■ WHAT YOU WILL DO: Each entry needs to be restated exactly as written.
** BEGIN EXERCISE MATERIALS **
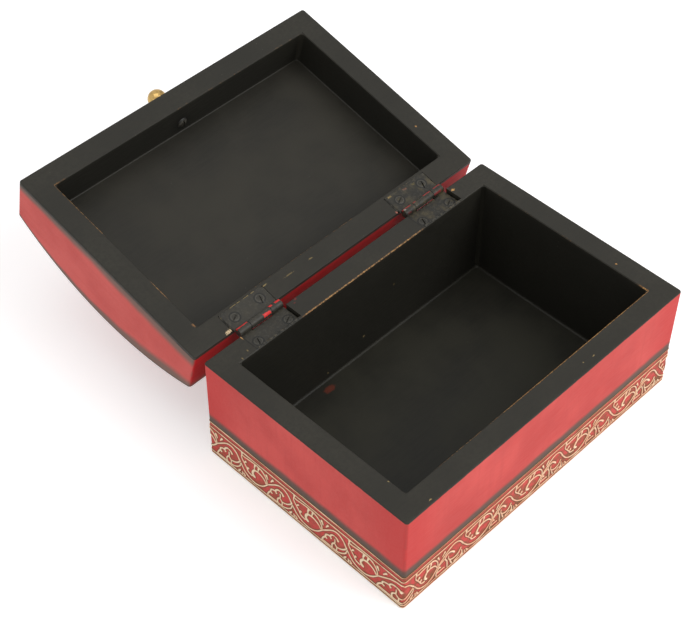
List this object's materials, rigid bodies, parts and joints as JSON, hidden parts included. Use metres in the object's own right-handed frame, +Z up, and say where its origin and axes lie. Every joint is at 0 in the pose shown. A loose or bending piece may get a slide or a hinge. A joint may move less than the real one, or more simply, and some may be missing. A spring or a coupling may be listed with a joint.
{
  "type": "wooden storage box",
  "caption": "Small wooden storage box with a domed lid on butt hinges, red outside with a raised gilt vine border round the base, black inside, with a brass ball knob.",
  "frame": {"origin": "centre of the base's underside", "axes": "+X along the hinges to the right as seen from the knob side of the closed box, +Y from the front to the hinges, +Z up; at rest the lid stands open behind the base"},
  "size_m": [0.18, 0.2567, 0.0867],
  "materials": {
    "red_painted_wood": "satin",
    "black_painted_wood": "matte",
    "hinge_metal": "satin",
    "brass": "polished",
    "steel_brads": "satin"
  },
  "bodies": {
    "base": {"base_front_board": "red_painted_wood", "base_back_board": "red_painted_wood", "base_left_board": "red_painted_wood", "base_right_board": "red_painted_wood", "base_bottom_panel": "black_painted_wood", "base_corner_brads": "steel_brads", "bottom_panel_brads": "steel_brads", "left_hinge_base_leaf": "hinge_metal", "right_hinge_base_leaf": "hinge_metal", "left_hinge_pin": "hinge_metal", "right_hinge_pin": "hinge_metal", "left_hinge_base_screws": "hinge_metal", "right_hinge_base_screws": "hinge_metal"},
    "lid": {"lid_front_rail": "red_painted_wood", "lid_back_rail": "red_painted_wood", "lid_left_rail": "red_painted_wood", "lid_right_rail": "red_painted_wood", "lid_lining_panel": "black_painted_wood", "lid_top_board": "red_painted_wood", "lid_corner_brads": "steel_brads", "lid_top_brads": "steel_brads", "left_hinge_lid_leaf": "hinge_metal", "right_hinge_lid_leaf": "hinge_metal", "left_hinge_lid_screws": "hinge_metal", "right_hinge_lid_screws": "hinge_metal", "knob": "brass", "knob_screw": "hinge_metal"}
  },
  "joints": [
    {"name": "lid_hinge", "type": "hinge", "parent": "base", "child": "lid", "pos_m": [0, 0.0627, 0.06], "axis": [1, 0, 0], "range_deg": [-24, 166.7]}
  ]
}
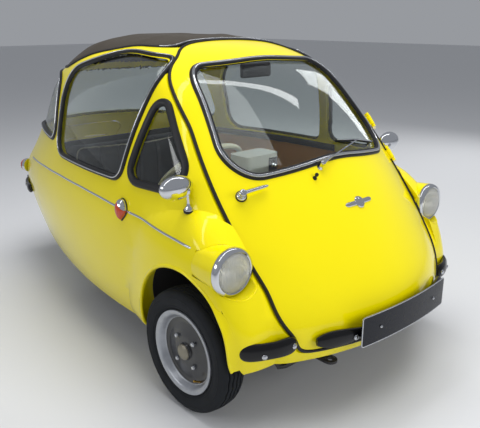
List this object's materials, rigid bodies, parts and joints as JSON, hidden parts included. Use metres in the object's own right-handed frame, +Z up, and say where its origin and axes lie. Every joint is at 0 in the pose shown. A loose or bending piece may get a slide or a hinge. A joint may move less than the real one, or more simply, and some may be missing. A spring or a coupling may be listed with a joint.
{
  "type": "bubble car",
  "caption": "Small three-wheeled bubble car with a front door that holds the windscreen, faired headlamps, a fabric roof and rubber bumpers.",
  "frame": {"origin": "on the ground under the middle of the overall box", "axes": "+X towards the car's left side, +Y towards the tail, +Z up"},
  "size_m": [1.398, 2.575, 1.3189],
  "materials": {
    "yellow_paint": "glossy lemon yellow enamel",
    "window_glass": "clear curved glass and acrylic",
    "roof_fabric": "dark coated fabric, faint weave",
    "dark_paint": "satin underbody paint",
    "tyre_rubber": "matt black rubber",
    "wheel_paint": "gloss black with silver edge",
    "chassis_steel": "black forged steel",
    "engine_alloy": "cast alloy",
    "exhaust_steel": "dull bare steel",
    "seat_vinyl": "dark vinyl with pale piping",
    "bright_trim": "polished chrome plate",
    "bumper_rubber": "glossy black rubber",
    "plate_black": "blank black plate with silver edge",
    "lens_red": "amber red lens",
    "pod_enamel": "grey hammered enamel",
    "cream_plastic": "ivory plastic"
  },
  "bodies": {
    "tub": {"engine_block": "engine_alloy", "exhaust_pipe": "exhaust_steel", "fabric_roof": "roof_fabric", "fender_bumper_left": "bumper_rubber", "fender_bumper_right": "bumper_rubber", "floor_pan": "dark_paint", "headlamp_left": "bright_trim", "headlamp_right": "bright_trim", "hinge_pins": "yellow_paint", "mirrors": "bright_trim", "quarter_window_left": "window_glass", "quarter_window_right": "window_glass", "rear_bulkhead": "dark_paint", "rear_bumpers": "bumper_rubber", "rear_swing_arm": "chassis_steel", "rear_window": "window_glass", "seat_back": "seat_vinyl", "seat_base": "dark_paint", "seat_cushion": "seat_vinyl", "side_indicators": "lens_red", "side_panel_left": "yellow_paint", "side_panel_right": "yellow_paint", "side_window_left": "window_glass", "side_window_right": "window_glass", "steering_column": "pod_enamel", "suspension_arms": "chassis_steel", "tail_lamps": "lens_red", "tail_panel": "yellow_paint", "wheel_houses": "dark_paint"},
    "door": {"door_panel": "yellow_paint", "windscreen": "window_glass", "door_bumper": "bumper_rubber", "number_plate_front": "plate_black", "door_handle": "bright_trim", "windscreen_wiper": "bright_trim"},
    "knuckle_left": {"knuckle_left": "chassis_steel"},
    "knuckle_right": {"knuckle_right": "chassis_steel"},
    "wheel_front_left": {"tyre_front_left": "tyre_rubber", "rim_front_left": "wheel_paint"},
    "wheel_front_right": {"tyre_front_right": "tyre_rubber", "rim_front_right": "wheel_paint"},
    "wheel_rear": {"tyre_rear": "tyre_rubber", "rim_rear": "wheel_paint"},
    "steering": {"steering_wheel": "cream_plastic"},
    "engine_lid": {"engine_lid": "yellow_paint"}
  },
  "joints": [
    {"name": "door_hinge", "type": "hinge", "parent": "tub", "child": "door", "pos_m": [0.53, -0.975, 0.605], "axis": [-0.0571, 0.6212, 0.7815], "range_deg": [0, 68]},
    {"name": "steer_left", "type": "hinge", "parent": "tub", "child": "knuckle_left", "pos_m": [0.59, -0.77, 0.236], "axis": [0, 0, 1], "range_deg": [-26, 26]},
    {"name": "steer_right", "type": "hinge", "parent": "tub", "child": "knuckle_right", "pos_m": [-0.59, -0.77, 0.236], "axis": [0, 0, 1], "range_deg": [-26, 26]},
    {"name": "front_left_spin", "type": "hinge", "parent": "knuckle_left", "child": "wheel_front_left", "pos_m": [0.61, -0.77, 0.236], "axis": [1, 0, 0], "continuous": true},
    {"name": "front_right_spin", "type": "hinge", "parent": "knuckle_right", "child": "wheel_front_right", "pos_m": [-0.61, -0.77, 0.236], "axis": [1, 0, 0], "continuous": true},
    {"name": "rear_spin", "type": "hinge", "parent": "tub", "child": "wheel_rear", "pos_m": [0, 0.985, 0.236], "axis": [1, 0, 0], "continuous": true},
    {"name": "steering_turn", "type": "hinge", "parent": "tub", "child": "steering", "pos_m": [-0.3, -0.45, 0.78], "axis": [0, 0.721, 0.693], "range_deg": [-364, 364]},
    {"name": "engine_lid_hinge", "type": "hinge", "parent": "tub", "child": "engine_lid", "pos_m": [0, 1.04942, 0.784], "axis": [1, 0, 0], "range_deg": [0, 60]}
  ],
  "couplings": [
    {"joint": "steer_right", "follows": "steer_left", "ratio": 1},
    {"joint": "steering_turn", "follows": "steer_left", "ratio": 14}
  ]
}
** END EXERCISE MATERIALS **
■ RESULT FOR THIS EXERCISE:
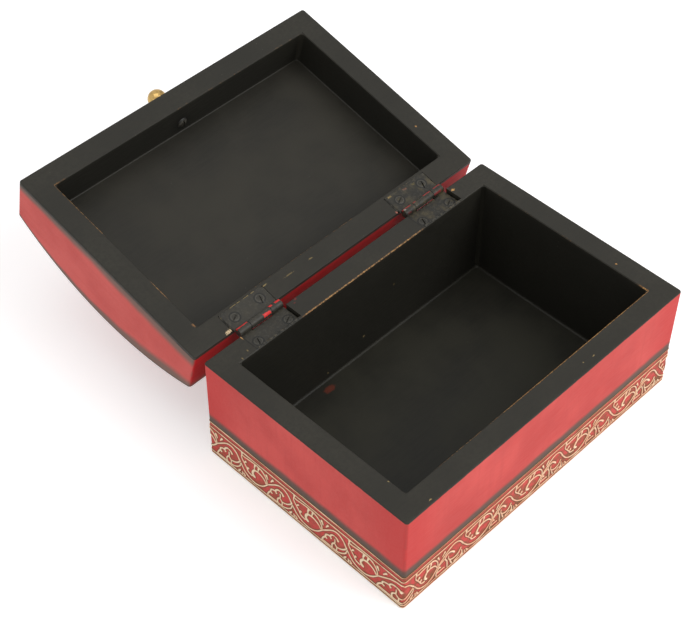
List this object's materials, rigid bodies, parts and joints as JSON, hidden parts included. Use metres in the object's own right-handed frame, +Z up, and say where its origin and axes lie. Every joint is at 0 in the pose shown. A loose or bending piece may get a slide or a hinge. A joint may move less than the real one, or more simply, and some may be missing. A spring or a coupling may be listed with a joint.
{
  "type": "wooden storage box",
  "caption": "Small wooden storage box with a domed lid on butt hinges, red outside with a raised gilt vine border round the base, black inside, with a brass ball knob.",
  "frame": {"origin": "centre of the base's underside", "axes": "+X along the hinges to the right as seen from the knob side of the closed box, +Y from the front to the hinges, +Z up; at rest the lid stands open behind the base"},
  "size_m": [0.18, 0.2567, 0.0867],
  "materials": {
    "red_painted_wood": "satin",
    "black_painted_wood": "matte",
    "hinge_metal": "satin",
    "brass": "polished",
    "steel_brads": "satin"
  },
  "bodies": {
    "base": {"base_front_board": "red_painted_wood", "base_back_board": "red_painted_wood", "base_left_board": "red_painted_wood", "base_right_board": "red_painted_wood", "base_bottom_panel": "black_painted_wood", "base_corner_brads": "steel_brads", "bottom_panel_brads": "steel_brads", "left_hinge_base_leaf": "hinge_metal", "right_hinge_base_leaf": "hinge_metal", "left_hinge_pin": "hinge_metal", "right_hinge_pin": "hinge_metal", "left_hinge_base_screws": "hinge_metal", "right_hinge_base_screws": "hinge_metal"},
    "lid": {"lid_front_rail": "red_painted_wood", "lid_back_rail": "red_painted_wood", "lid_left_rail": "red_painted_wood", "lid_right_rail": "red_painted_wood", "lid_lining_panel": "black_painted_wood", "lid_top_board": "red_painted_wood", "lid_corner_brads": "steel_brads", "lid_top_brads": "steel_brads", "left_hinge_lid_leaf": "hinge_metal", "right_hinge_lid_leaf": "hinge_metal", "left_hinge_lid_screws": "hinge_metal", "right_hinge_lid_screws": "hinge_metal", "knob": "brass", "knob_screw": "hinge_metal"}
  },
  "joints": [
    {"name": "lid_hinge", "type": "hinge", "parent": "base", "child": "lid", "pos_m": [0, 0.0627, 0.06], "axis": [1, 0, 0], "range_deg": [-24, 166.7]}
  ]
}
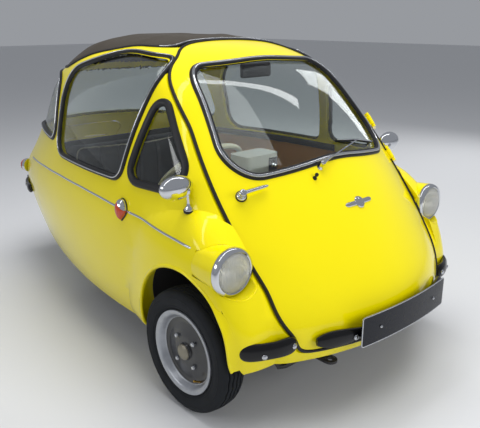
List this object's materials, rigid bodies, parts and joints as JSON, hidden parts included. Use metres in the object's own right-handed frame, +Z up, and say where its origin and axes lie. Every joint is at 0 in the pose shown. A loose or bending piece may get a slide or a hinge. A joint may move less than the real one, or more simply, and some may be missing. A spring or a coupling may be listed with a joint.
{
  "type": "bubble car",
  "caption": "Small three-wheeled bubble car with a front door that holds the windscreen, faired headlamps, a fabric roof and rubber bumpers.",
  "frame": {"origin": "on the ground under the middle of the overall box", "axes": "+X towards the car's left side, +Y towards the tail, +Z up"},
  "size_m": [1.398, 2.575, 1.3189],
  "materials": {
    "yellow_paint": "glossy lemon yellow enamel",
    "window_glass": "clear curved glass and acrylic",
    "roof_fabric": "dark coated fabric, faint weave",
    "dark_paint": "satin underbody paint",
    "tyre_rubber": "matt black rubber",
    "wheel_paint": "gloss black with silver edge",
    "chassis_steel": "black forged steel",
    "engine_alloy": "cast alloy",
    "exhaust_steel": "dull bare steel",
    "seat_vinyl": "dark vinyl with pale piping",
    "bright_trim": "polished chrome plate",
    "bumper_rubber": "glossy black rubber",
    "plate_black": "blank black plate with silver edge",
    "lens_red": "amber red lens",
    "pod_enamel": "grey hammered enamel",
    "cream_plastic": "ivory plastic"
  },
  "bodies": {
    "tub": {"engine_block": "engine_alloy", "exhaust_pipe": "exhaust_steel", "fabric_roof": "roof_fabric", "fender_bumper_left": "bumper_rubber", "fender_bumper_right": "bumper_rubber", "floor_pan": "dark_paint", "headlamp_left": "bright_trim", "headlamp_right": "bright_trim", "hinge_pins": "yellow_paint", "mirrors": "bright_trim", "quarter_window_left": "window_glass", "quarter_window_right": "window_glass", "rear_bulkhead": "dark_paint", "rear_bumpers": "bumper_rubber", "rear_swing_arm": "chassis_steel", "rear_window": "window_glass", "seat_back": "seat_vinyl", "seat_base": "dark_paint", "seat_cushion": "seat_vinyl", "side_indicators": "lens_red", "side_panel_left": "yellow_paint", "side_panel_right": "yellow_paint", "side_window_left": "window_glass", "side_window_right": "window_glass", "steering_column": "pod_enamel", "suspension_arms": "chassis_steel", "tail_lamps": "lens_red", "tail_panel": "yellow_paint", "wheel_houses": "dark_paint"},
    "door": {"door_panel": "yellow_paint", "windscreen": "window_glass", "door_bumper": "bumper_rubber", "number_plate_front": "plate_black", "door_handle": "bright_trim", "windscreen_wiper": "bright_trim"},
    "knuckle_left": {"knuckle_left": "chassis_steel"},
    "knuckle_right": {"knuckle_right": "chassis_steel"},
    "wheel_front_left": {"tyre_front_left": "tyre_rubber", "rim_front_left": "wheel_paint"},
    "wheel_front_right": {"tyre_front_right": "tyre_rubber", "rim_front_right": "wheel_paint"},
    "wheel_rear": {"tyre_rear": "tyre_rubber", "rim_rear": "wheel_paint"},
    "steering": {"steering_wheel": "cream_plastic"},
    "engine_lid": {"engine_lid": "yellow_paint"}
  },
  "joints": [
    {"name": "door_hinge", "type": "hinge", "parent": "tub", "child": "door", "pos_m": [0.53, -0.975, 0.605], "axis": [-0.0571, 0.6212, 0.7815], "range_deg": [0, 68]},
    {"name": "steer_left", "type": "hinge", "parent": "tub", "child": "knuckle_left", "pos_m": [0.59, -0.77, 0.236], "axis": [0, 0, 1], "range_deg": [-26, 26]},
    {"name": "steer_right", "type": "hinge", "parent": "tub", "child": "knuckle_right", "pos_m": [-0.59, -0.77, 0.236], "axis": [0, 0, 1], "range_deg": [-26, 26]},
    {"name": "front_left_spin", "type": "hinge", "parent": "knuckle_left", "child": "wheel_front_left", "pos_m": [0.61, -0.77, 0.236], "axis": [1, 0, 0], "continuous": true},
    {"name": "front_right_spin", "type": "hinge", "parent": "knuckle_right", "child": "wheel_front_right", "pos_m": [-0.61, -0.77, 0.236], "axis": [1, 0, 0], "continuous": true},
    {"name": "rear_spin", "type": "hinge", "parent": "tub", "child": "wheel_rear", "pos_m": [0, 0.985, 0.236], "axis": [1, 0, 0], "continuous": true},
    {"name": "steering_turn", "type": "hinge", "parent": "tub", "child": "steering", "pos_m": [-0.3, -0.45, 0.78], "axis": [0, 0.721, 0.693], "range_deg": [-364, 364]},
    {"name": "engine_lid_hinge", "type": "hinge", "parent": "tub", "child": "engine_lid", "pos_m": [0, 1.04942, 0.784], "axis": [1, 0, 0], "range_deg": [0, 60]}
  ],
  "couplings": [
    {"joint": "steer_right", "follows": "steer_left", "ratio": 1},
    {"joint": "steering_turn", "follows": "steer_left", "ratio": 14}
  ]
}